MPC argues that the Kemper plant would save its customers in the long run through the low cost of lignite coal, which will have lower and more stable costs for the future. Lignite is underground at the plant site, which would eliminate expensive transportation costs. If approved, the plant would operate commercially in May 2014.
But the gas market has changed dramatically in the past few years due to new technology enabling natural gas to be drilled from rock called shale. U.S. natural gas reserves and supplies are at record highs, and, despite historic volatility, many experts forecast low prices for the next 25 years.

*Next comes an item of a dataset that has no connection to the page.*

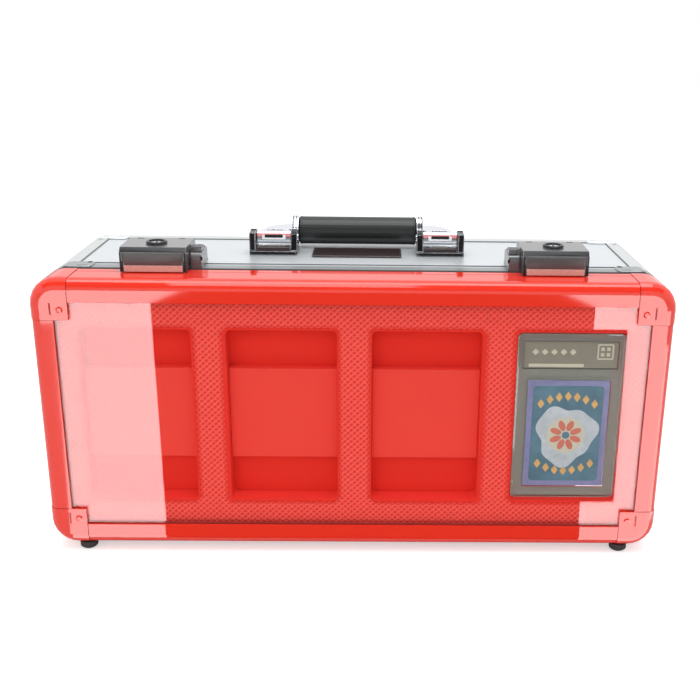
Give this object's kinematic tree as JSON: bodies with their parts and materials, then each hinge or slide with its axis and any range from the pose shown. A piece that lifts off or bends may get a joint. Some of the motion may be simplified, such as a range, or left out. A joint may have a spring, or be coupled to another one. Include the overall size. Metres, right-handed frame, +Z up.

Utilities such as Progress Energy in North Carolina are replacing coal-fired units with natural gas-fired facilities. Entergy Louisiana just stopped construction on a project converting an existing natural gas plant to a coal-burning plant, at a cost to ratepayers of $208 million; the company cited lower natural gas prices as a reason. Exxon Mobil, the world’s largest publicly-traded oil company, announced a $41-billion agreement this month to acquire XTO, a company that produces substantial amounts of gas from the Barnett shale region of Texas. The chief executive officer of BP, third-largest global energy company and fourth-largest company in the world, has said the United States is sitting on over 100 years of natural gas at the current rates of consumption.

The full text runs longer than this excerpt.